Author(s):
Abstract
This spec defines an IPFS Repo, its contents, and its interface. It does not specify how the repo data is actually stored, as that is done via swappable implementations.
TODO
A repo
is the storage repository of an IPFS node. It is the subsystem that
actually stores the data IPFS nodes use. All IPFS objects are stored
in a repo (similar to git).
There are many possible repo implementations, depending on the storage media used. Most commonly, IPFS nodes use an fs-repo.
Repo Implementations:
- fs-repo - stored in the os filesystem
- mem-repo - stored in process memory
- s3-repo - stored in amazon s3
The Repo stores a collection of IPLD objects that represent:
- config - node configuration and settings
- datastore - content stored locally, and indexing data
- keystore - cryptographic keys, including node's identity
- hooks - scripts to run at predefined times (not yet implemented)
Note that the IPLD objects a repo stores are divided into:
- state (system, control plane) used for the node's internal state
- content (userland, data plane) which represent the user's cached and pinned data.
Additionally, the repo state must determine the following. These need not be IPLD objects, though it is of course encouraged:
- version - the repo version, required for safe migrations
- locks - process semaphores for correct concurrent access
- datastore_spec - array of mounting points and their properties
Finally, the repo also stores the blocks with blobs containing binary data.
Repo implementations may change over time, thus they MUST include a version
recognizable across versions. Meaning that a tool MUST be able to read the version
of a given repo type.
For example, the fs-repo
simply includes a version
file with the version number. This way, the repo contents can evolve over time but the version remains readable the same way across versions.
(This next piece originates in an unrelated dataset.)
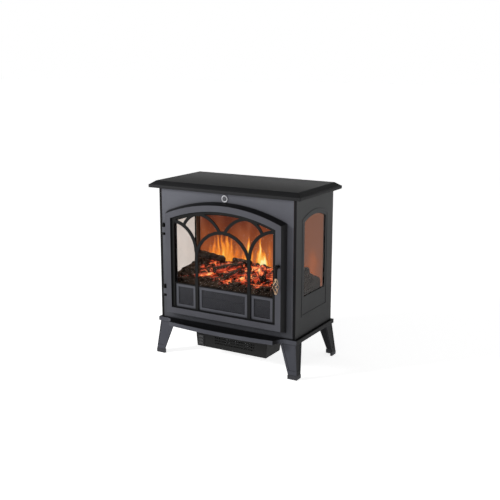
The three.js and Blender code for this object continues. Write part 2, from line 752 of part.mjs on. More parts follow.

IPFS nodes store some IPLD objects locally. These are either (a) state objects required for local operation -- such as the config
and keys
-- or (b) content objects used to represent data locally available. Content objects are either pinned (stored until they are unpinned) or cached (stored until the next repo garbage collection).
The name "datastore" comes from go-datastore, a library for swappable key-value stores. Like its name-sake, some repo implementations feature swappable datastores, for example:
- an fs-repo with a leveldb datastore
- an fs-repo with a boltdb datastore
- an fs-repo with a union fs and leveldb datastore
- an fs-repo with an s3 datastore
- an s3-repo with a cached fs and s3 datastore
This makes it easy to change properties or performance characteristics of a repo without an entirely new implementation.
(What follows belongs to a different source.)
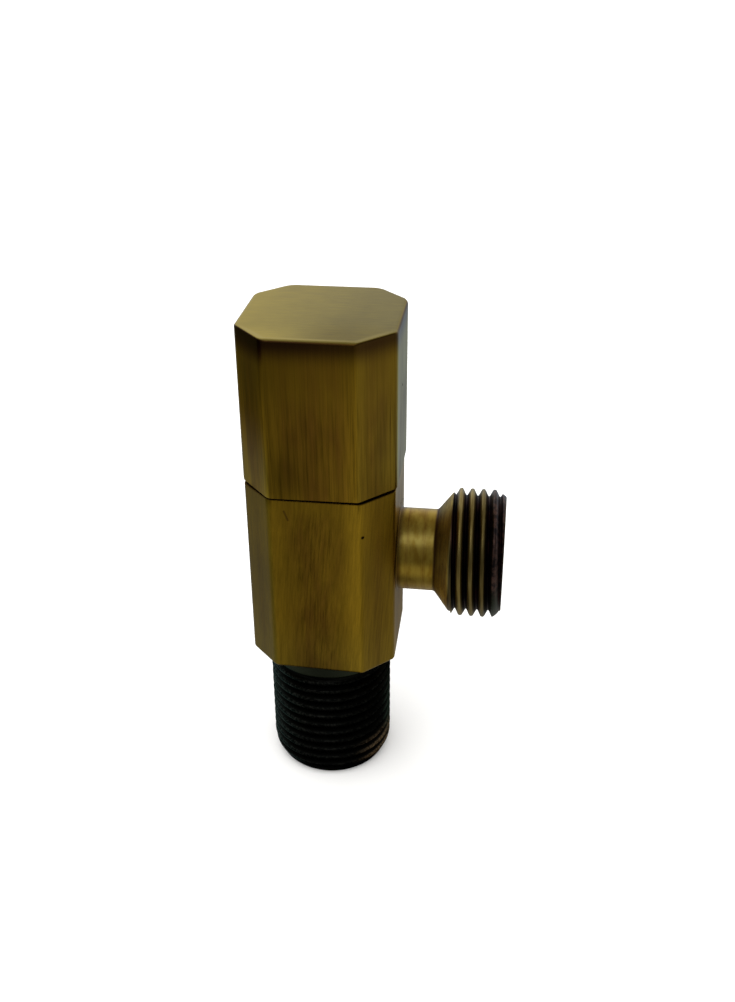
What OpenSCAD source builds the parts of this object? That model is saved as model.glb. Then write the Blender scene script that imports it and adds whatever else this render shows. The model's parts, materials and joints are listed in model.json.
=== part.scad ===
// Quarter-turn angle stop valve with an octagonal body and handle, drawn closed.
// Millimetres. Z is the valve axis, from the centre of the inlet's end face up to the handle.
// +X is the outlet's direction. Threads are drawn as concentric rings with the true
// major diameter, root diameter, flank angle and pitch.
// Name endings: _r radius, _z height, _z0 and _z1 lower and upper height, _t thickness,
// _h vertical extent, _x distance along X, _af width across flats.

/* [Handle] */
// Width of the handle across its flats
handle_af = 24.6; // [24.4:0.1:25.4]
// Leg of each corner chamfer of the handle
handle_leg = 5.3; // [5.0:0.1:5.8]
// Height of the handle's lower edge
handle_z0 = 56.75; // [56.7:0.05:57.2]
// Height of the handle's top face
handle_z1 = 82.8; // [82.6:0.1:85]
// Angle by which the handle's flats stand off the body's flats when closed
handle_skew = -0.6; // [-3:0.1:3]
// Quarter turn of the handle from closed to open
turn_deg = 90; // [90:5:95]

/* [Body] */
// Width of the body across its flats
body_af = 24.0; // [23.8:0.1:24.4]
// Leg of each corner chamfer of the body
body_leg = 4.8; // [4.3:0.1:5.2]
// Height of the body's underside
body_z0 = 24.6; // [24.4:0.1:25.2]
// Height of the body's top face
body_z1 = 56.5; // [56.5:0.1:56.6]

/* [Threads] */
// Outside radius of both pipe threads, G 1/2
pipe_r = 10.4775; // [10.4775:0.0001:10.4776]
// Pitch of both pipe threads, 14 to the inch
pipe_pitch = 1.814; // [1.814:0.001:1.815]
// Number of turns on the inlet
inlet_turns = 11; // [9:1:11]
// Number of full turns on the outlet
outlet_turns = 4; // [3:1:4]

/* [Waterways] */
// Radius of the inlet's bore
inlet_bore_r = 7.25; // [6.5:0.25:7.5]
// Radius of the outlet's bore
outlet_bore_r = 5.0; // [4.5:0.1:5.2]
// Radius of the hole through the seat web
seat_r = 4.5; // [4.0:0.1:4.6]

/* [Outlet] */
// Height of the outlet's axis
outlet_z = 42.0; // [41.6:0.1:42.2]
// Radius of the outlet's plain neck
outlet_neck_r = 6.75; // [6.5:0.05:7]
// Distance from the valve axis to the end of the plain neck
outlet_neck_x = 18.0; // [17.5:0.1:18.4]
// Distance from the valve axis to the end of the cone
outlet_cone_x = 20.8; // [20.6:0.1:20.9]
// Distance from the valve axis to the outlet's end face
outlet_end_x = 29.1; // [29.1:0.1:30]

/* [Headwork] */
// Width of the bonnet's hexagon across its flats
hex_af = 17; // [16:0.5:17]
// Radius of the spindle's shaft
shaft_r = 4.4; // [4.4:0.01:4.41]
// Running clearance of the shaft in the bonnet
run_gap = 0.05; // [0.03:0.01:0.08]
// Number of teeth on the spindle's spline
spline_teeth = 20; // [16:2:24]
// Thickness of each ceramic disc
disc_t = 3.0; // [3.0:0.1:3.1]

/* [Hidden] */
$fn = 96;
eps = 0.01; // small overlap between touching shapes
over = 1;   // how far a cut runs past the face it opens

// Depth of the pipe thread: 0.6403 of its pitch, with flanks at 27.5 degrees
pipe_root_r = pipe_r - 0.640327 * pipe_pitch;

// Stack inside the body, upwards: seat web, seal, fixed disc, moving disc, spindle flange
seat_z0 = 31.3;
seat_z = 34.3;
seal_t = 2.6;
seal_bore_r = 5.2;
fixed_z = seat_z + seal_t;
moving_z = fixed_z + disc_t;
moving_top = moving_z + disc_t;
flange_z = 46.7;
flange_top = flange_z + 2.0;

// Bonnet
skirt_z = 35.3;
skirt_r = 8.2;
shoulder_z = 49.5; // roof of the bonnet's inner chamber
hexagon_z = 57.5;
neck_z = 63.0;
neck_top = 66.8;
neck_r = 7.0;
seal_recess = 1.5; // depth of the body's counterbore round the bonnet

// Thread between bonnet and body
bonnet_r = 9.0;
bonnet_pitch = 1.0;
bonnet_depth = 0.6;
bonnet_turns = 6;
bonnet_thread_z = 48.3;
bonnet_ring_z = bonnet_thread_z + 0.2; // start of the first thread ring
thread_gap = 0.05;

// Shaft seals and their grooves
o_ring_r = 3.81;
o_ring_section = 0.62;
lower_seal_z = 53.3;
upper_seal_z = 57.3;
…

A Repo typically holds the keys a node has access to, for signing and for encryption.
Details on operation and storage of the keystore can be found in REPO_FS.md
and KEYSTORE.md
.
The node's config
(configuration) is a tree of variables, used to configure various aspects of operation. For example:
- the set of bootstrap peers IPFS uses to connect to the network
- the Swarm, API, and Gateway network listen addresses
- the Datastore configuration regarding the construction and operation of the on-disk storage system.
There is a set of properties, which are mandatory for the repo usage. Those are Addresses
, Discovery
, Bootstrap
, Identity
, Datastore
and Keychain
.
It is recommended that config
files avoid identifying information, so that they may be re-shared across multiple nodes.
CHANGES: today, implementations like js-ipfs and go-ipfs store the peer-id and private key directly in the config. These will be removed and moved out.
IPFS implementations may use multiple processes, or may disallow multiple processes from using the same repo simultaneously. Others may disallow using the same repo but may allow sharing datastores simultaneously. This synchronization is accomplished via locks.
All repos contain the following standard locks:
repo.lock
- prevents concurrent access to the repo. Must be held to read or write.
This file is created according to the Datastore configuration specified in the config
file. It contains an array with all the mounting points that the repo is using, as well as its properties. This way, the datastore_spec
file must have the same mounting points as defined in the Datastore configuration.
It is important pointing out that the Datastore
in config must have a Spec
property, which defines the structure of the ipfs datastore. It is a composable structure, where each datastore is represented by a json object.
Like git, IPFS nodes will allow hooks
, a set of user configurable scripts to run at predefined moments in IPFS operations. This makes it easy to customize the behavior of IPFS nodes without changing the implementations themselves.
A repository uniquely identifies a node. Running two different IPFS programs with identical repositories -- and thus identical identities -- WILL cause problems.
Datastores MAY be shared -- with proper synchronization -- though note that sharing datastore access MAY erode privacy.
DO NOT BREAK USERS' DATA. This is critical. Thus, any changes to a repo's implementation MUST be accompanied by a SAFE migration tool.
See ipfs/kubo#537 and jbenet/random-ideas#33
A repo version is a single incrementing integer. All versions are considered non-compatible. Repos of different versions MUST be run through the appropriate migration tools before use.